→ **SHORT TASK**:
Copy all lines below containing "where".
-- START OF PROVIDED INFORMATION --
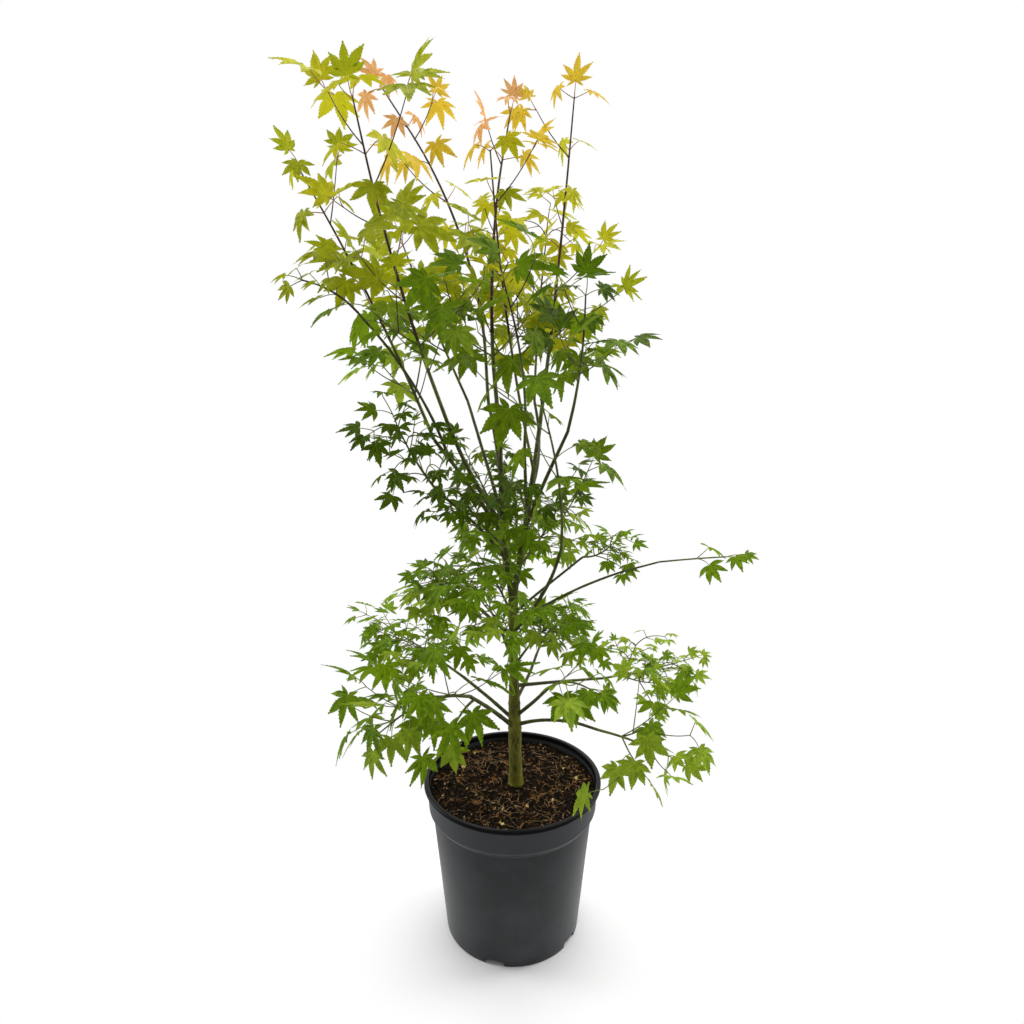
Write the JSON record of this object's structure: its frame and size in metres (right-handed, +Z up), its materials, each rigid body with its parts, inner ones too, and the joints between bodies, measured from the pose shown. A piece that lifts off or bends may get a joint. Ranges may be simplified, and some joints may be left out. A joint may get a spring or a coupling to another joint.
{
  "type": "potted maple",
  "caption": "Young upright Japanese maple with hand-shaped leaves, growing in a round black nursery pot full of bark compost.",
  "frame": {"origin": "on the floor, at the middle of the flat pad under the pot", "axes": "+Z up, front of the plant towards -Y, the long bare side branch towards +X"},
  "size_m": [0.5094, 0.3412, 1.0036],
  "materials": {
    "pot_plastic": "satin black moulded polypropylene",
    "potting_soil": "rough bark and peat compost",
    "trunk_bark": "thin olive green bark, matt",
    "bough_bark": "smooth green-brown bark, dull",
    "leaves": "thin soft leaf, dull"
  },
  "bodies": {
    "root": {"pot": "pot_plastic", "soil": "potting_soil", "trunk": "trunk_bark", "leader_left": "bough_bark", "leader_right": "bough_bark", "bough_left": "bough_bark", "bough_outer_left": "bough_bark", "bough_spray_left": "bough_bark", "bough_side_left": "bough_bark", "bough_rear_left": "bough_bark", "bough_inner_left": "bough_bark", "bough_right": "bough_bark", "bough_front_right": "bough_bark", "bough_fan_right": "bough_bark", "bough_long_right": "bough_bark", "bough_low_right": "bough_bark", "bough_low_front": "bough_bark", "bough_flat_right": "bough_bark", "bough_low_left": "bough_bark", "bough_low_rear_left": "bough_bark", "bough_mid_left": "bough_bark", "bough_mid_rear": "bough_bark", "bough_low_rear": "bough_bark", "bough_mid_front": "bough_bark", "bough_upper_front": "bough_bark", "bough_upper_rear": "bough_bark", "foliage_outer_left": "leaves", "foliage_left": "leaves", "foliage_rear_left": "leaves", "foliage_inner_left": "leaves", "foliage_centre": "leaves", "foliage_right": "leaves", "foliage_outer_right": "leaves", "foliage_upper_front": "leaves", "foliage_upper_rear": "leaves", "foliage_front_right": "leaves", "foliage_fan_right": "leaves", "foliage_long_right": "leaves", "foliage_low_right": "leaves", "foliage_low_front": "leaves", "foliage_flat_right": "leaves", "foliage_low_left": "leaves", "foliage_low_rear_left": "leaves", "foliage_mid_left": "leaves", "foliage_mid_rear": "leaves", "foliage_low_rear": "leaves", "foliage_mid_front": "leaves", "foliage_upper_centre": "leaves", "foliage_spray_left": "leaves", "foliage_side_left": "leaves", "foliage_stem_left": "leaves", "foliage_stem_rear": "leaves", "foliage_stem_right": "leaves", "foliage_stem_front": "leaves", "foliage_trunk_rear": "leaves", "foliage_trunk_right": "leaves", "foliage_low_hanging": "leaves"}
  },
  "joints": []
}
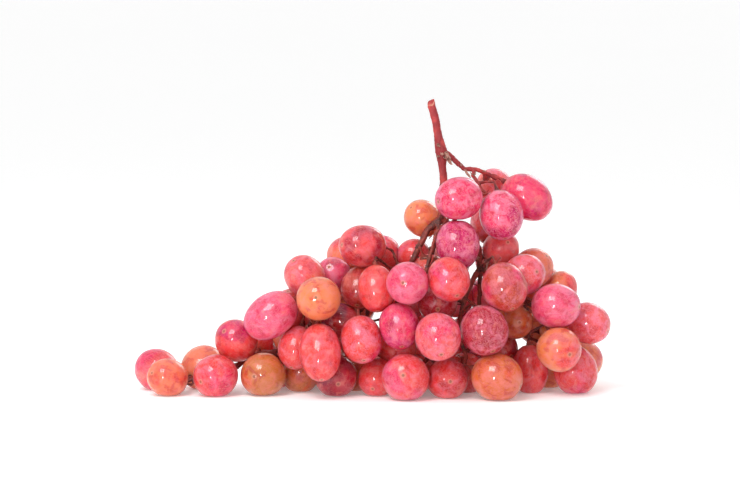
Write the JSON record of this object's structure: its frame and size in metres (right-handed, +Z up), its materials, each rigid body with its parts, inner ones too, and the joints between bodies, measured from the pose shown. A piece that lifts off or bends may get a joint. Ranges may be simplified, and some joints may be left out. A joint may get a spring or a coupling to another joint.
{
  "type": "bunch of grapes",
  "caption": "Resting heap of ripe red table grapes on a branched woody stem, with the stalk standing up at one side and a low tail of berries at the other.",
  "frame": {"origin": "middle of the bottom of the bounding box, on the surface that the lowest berries rest on", "axes": "+Z up, X along the heap with the low tail at -X and the stalk on the +X side, -Y the front"},
  "size_m": [0.2404, 0.1004, 0.148],
  "materials": {
    "berry_rose": "rose pink skin with a pale bloom, glossy where it is rubbed",
    "berry_crimson": "deep red skin with a mauve bloom",
    "berry_coral": "clear orange-red skin with fine pale specks",
    "berry_amber": "clear amber skin, blushed at one side",
    "stem": "dry red-brown bark, rough at the knots and receptacles"
  },
  "bodies": {
    "root": {"berry_01": "berry_rose", "berry_02": "berry_coral", "berry_03": "berry_coral", "berry_04": "berry_coral", "berry_05": "berry_rose", "berry_06": "berry_amber", "berry_07": "berry_rose", "berry_08": "berry_coral", "berry_09": "berry_rose", "berry_10": "berry_coral", "berry_11": "berry_crimson", "berry_12": "berry_amber", "berry_13": "berry_coral", "berry_14": "berry_rose", "berry_15": "berry_crimson", "berry_16": "berry_coral", "berry_17": "berry_coral", "berry_18": "berry_rose", "berry_19": "berry_rose", "berry_20": "berry_amber", "berry_21": "berry_coral", "berry_22": "berry_crimson", "berry_23": "berry_rose", "berry_24": "berry_crimson", "berry_25": "berry_coral", "berry_26": "berry_crimson", "berry_27": "berry_rose", "berry_28": "berry_crimson", "berry_29": "berry_rose", "berry_30": "berry_coral", "berry_31": "berry_coral", "berry_32": "berry_rose", "berry_33": "berry_coral", "berry_34": "berry_amber", "berry_35": "berry_coral", "berry_36": "berry_rose", "berry_37": "berry_crimson", "berry_38": "berry_amber", "berry_39": "berry_amber", "berry_40": "berry_coral", "berry_41": "berry_coral", "berry_42": "berry_coral", "berry_43": "berry_crimson", "berry_44": "berry_crimson", "cluster_01": "berry_crimson", "cluster_02": "berry_rose", "cluster_03": "berry_rose", "cluster_04": "berry_coral", "cluster_05": "berry_crimson", "cluster_06": "berry_crimson", "cluster_07": "berry_rose", "cluster_08": "berry_crimson", "cluster_09": "berry_crimson", "cluster_10": "berry_crimson", "cluster_11": "berry_rose", "cluster_12": "berry_coral", "cluster_13": "berry_rose", "cluster_14": "berry_coral", "cluster_15": "berry_amber", "stem": "stem"}
  },
  "joints": []
}
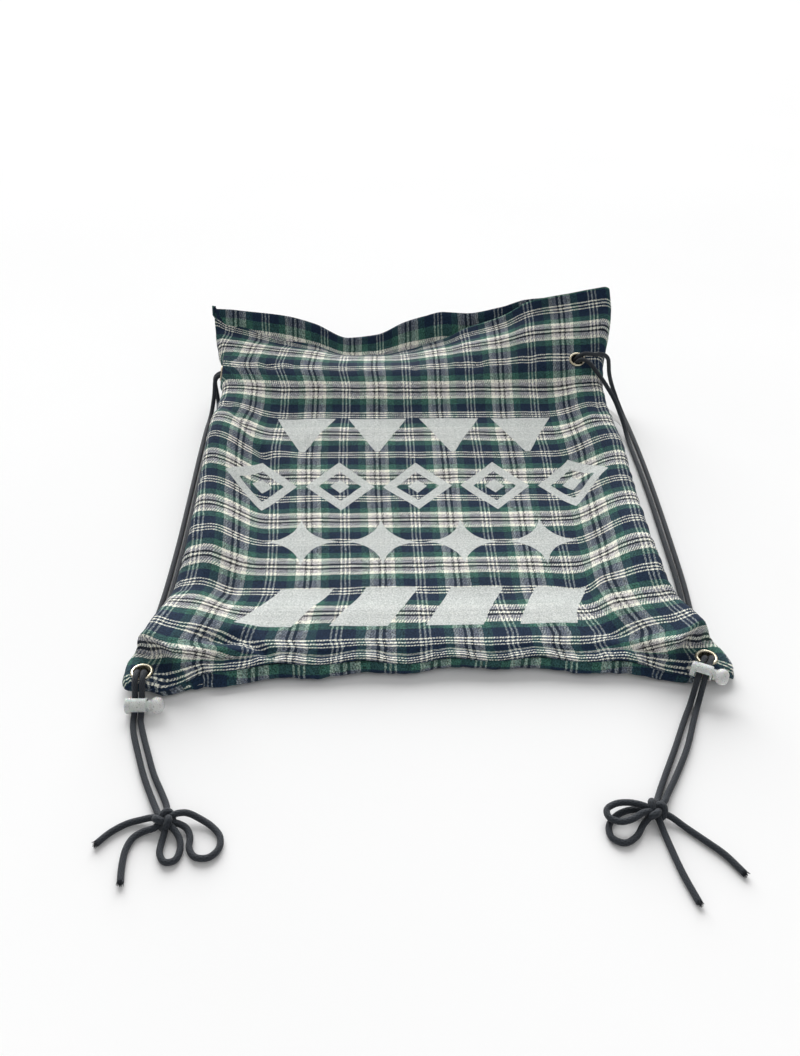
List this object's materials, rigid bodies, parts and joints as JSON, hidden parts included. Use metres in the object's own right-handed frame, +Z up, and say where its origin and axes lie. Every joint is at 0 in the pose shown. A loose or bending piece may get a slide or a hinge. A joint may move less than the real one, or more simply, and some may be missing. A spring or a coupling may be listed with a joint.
{
  "type": "drawstring gym bag",
  "caption": "Flat drawstring bag in checked cloth, lying on its back, with corner grommets, paired cords, sliding cord locks and bow-tied ends.",
  "frame": {"origin": "centre of the bag's own box (cloth, rings and locks, without the cords) on the surface that it lies on", "axes": "+Z up from the surface; +Y from the bottom seam to the mouth; +X to the wearer's side that carries the care label"},
  "size_m": [0.3479, 0.5393, 0.0849],
  "materials": {
    "front_cloth": "brushed checked flannel",
    "back_cloth": "brushed checked flannel",
    "ring_metal": "pale plated",
    "cord": "round woven",
    "lock_plastic": "translucent",
    "label_cloth": "satin ribbon, blank"
  },
  "bodies": {
    "bag": {"front_panel": "front_cloth", "back_panel": "back_cloth", "grommet_left": "ring_metal", "grommet_right": "ring_metal", "eyelet_left": "ring_metal", "eyelet_right": "ring_metal", "lock_barrel_left": "lock_plastic", "lock_barrel_right": "lock_plastic", "care_label": "label_cloth", "knot_left": "cord", "knot_right": "cord", "cord_left_a": "cord", "cord_left_b": "cord", "cord_right_a": "cord", "cord_right_b": "cord", "bow_left_loop_a": "cord", "bow_left_loop_b": "cord", "bow_left_end_a": "cord", "bow_left_end_b": "cord", "bow_right_loop_a": "cord", "bow_right_loop_b": "cord", "bow_right_end_a": "cord", "bow_right_end_b": "cord"},
    "plunger_left": {"lock_plunger_left": "lock_plastic"},
    "plunger_right": {"lock_plunger_right": "lock_plastic"}
  },
  "joints": [
    {"name": "press_left", "type": "slide", "parent": "bag", "child": "plunger_left", "axis": [-1, 0, 0], "range_m": [0, 0.0015], "stiffness_N_per_m": 400, "springref_m": -0.0015},
    {"name": "press_right", "type": "slide", "parent": "bag", "child": "plunger_right", "axis": [-0.893, 0.45, 0], "range_m": [0, 0.0015], "stiffness_N_per_m": 400, "springref_m": -0.0015}
  ]
}
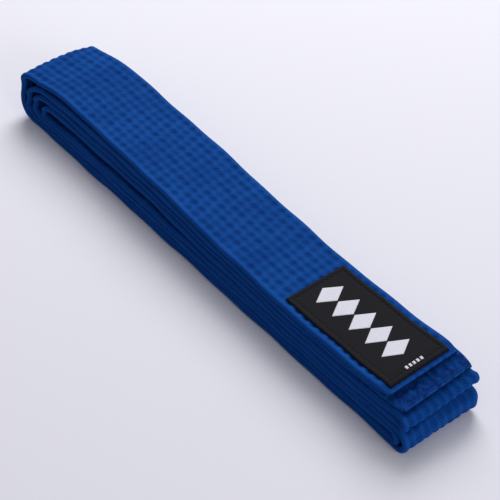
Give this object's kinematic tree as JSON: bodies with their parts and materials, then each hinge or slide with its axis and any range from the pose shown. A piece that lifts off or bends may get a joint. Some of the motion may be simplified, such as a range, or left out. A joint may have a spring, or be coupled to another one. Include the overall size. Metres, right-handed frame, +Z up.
{
  "type": "martial arts belt",
  "caption": "Quilted cotton martial arts belt, doubled into a flat bundle of layers, with a dark woven label at one end that lifts and unfolds.",
  "frame": {"origin": "bottom centre of the folded bundle's box, on the surface that it lies on", "axes": "+X along the bundle towards the label end, +Y across the strap, +Z up"},
  "size_m": [0.3196, 0.045, 0.0291],
  "materials": {
    "belt_cloth": "royal blue cotton twill, matt",
    "belt_thread": "blue sewing thread",
    "core_cotton": "undyed cotton drill",
    "label_cloth": "black woven label",
    "label_yarn": "pale woven yarn",
    "label_thread": "black sewing thread"
  },
  "bodies": {
    "bundle": {"bobbin_thread_row_1": "belt_thread", "bobbin_thread_row_2": "belt_thread", "bobbin_thread_row_3": "belt_thread", "bobbin_thread_row_4": "belt_thread", "bobbin_thread_row_5": "belt_thread", "bobbin_thread_row_6": "belt_thread", "bobbin_thread_row_7": "belt_thread", "bobbin_thread_row_8": "belt_thread", "bobbin_thread_row_9": "belt_thread", "core_ply_1": "core_cotton", "core_ply_2": "core_cotton", "core_ply_3": "core_cotton", "cover_far_fold_1_8": "belt_cloth", "cover_far_fold_2_7": "belt_cloth", "cover_far_fold_3_6": "belt_cloth", "cover_far_fold_4_5": "belt_cloth", "cover_near_fold_3_4": "belt_cloth", "cover_near_fold_5_8": "belt_cloth", "cover_near_fold_6_7": "belt_cloth", "cover_pass_2": "belt_cloth", "cover_pass_3": "belt_cloth", "cover_pass_4": "belt_cloth", "cover_pass_5": "belt_cloth", "cover_pass_6": "belt_cloth", "cover_pass_7": "belt_cloth", "cover_pass_8": "belt_cloth", "end_hem_b": "belt_cloth", "end_tack_stitches_b": "belt_thread", "needle_thread_row_1": "belt_thread", "needle_thread_row_2": "belt_thread", "needle_thread_row_3": "belt_thread", "needle_thread_row_4": "belt_thread", "needle_thread_row_5": "belt_thread", "needle_thread_row_6": "belt_thread", "needle_thread_row_7": "belt_thread", "needle_thread_row_8": "belt_thread", "needle_thread_row_9": "belt_thread", "outer_fold_bobbin_threads": "belt_thread", "outer_fold_core_plies": "core_cotton", "outer_fold_needle_threads": "belt_thread"},
    "label_pass": {"cover_pass_1": "belt_cloth", "label_pass_core_ply_1": "core_cotton", "label_pass_core_ply_2": "core_cotton", "label_pass_core_ply_3": "core_cotton", "label_pass_needle_threads": "belt_thread", "label_pass_bobbin_threads": "belt_thread", "end_hem_a": "belt_cloth", "end_tack_stitches_a": "belt_thread", "label_patch": "label_cloth", "label_woven_lozenges": "label_yarn", "label_woven_ticks": "label_yarn", "label_border_stitches": "label_thread"}
  },
  "joints": [
    {"name": "label_pass_unfold", "type": "hinge", "parent": "bundle", "child": "label_pass", "pos_m": [-0.15819, 0, 0.0142], "axis": [0, -1, 0], "range_deg": [0, 179.7], "deforming": ["cover_far_fold_1_8", "outer_fold_core_plies", "outer_fold_needle_threads", "outer_fold_bobbin_threads"]}
  ]
}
-- END OF PROVIDED INFORMATION --
→ **RESULT OF THE TASK**:
    "berry_rose": "rose pink skin with a pale bloom, glossy where it is rubbed",
List this object's materials, rigid bodies, parts and joints as JSON, hidden parts included. Use metres in the object's own right-handed frame, +Z up, and say where its origin and axes lie. Every joint is at 0 in the pose shown. A loose or bending piece may get a slide or a hinge. A joint may move less than the real one, or more simply, and some may be missing. A spring or a coupling may be listed with a joint.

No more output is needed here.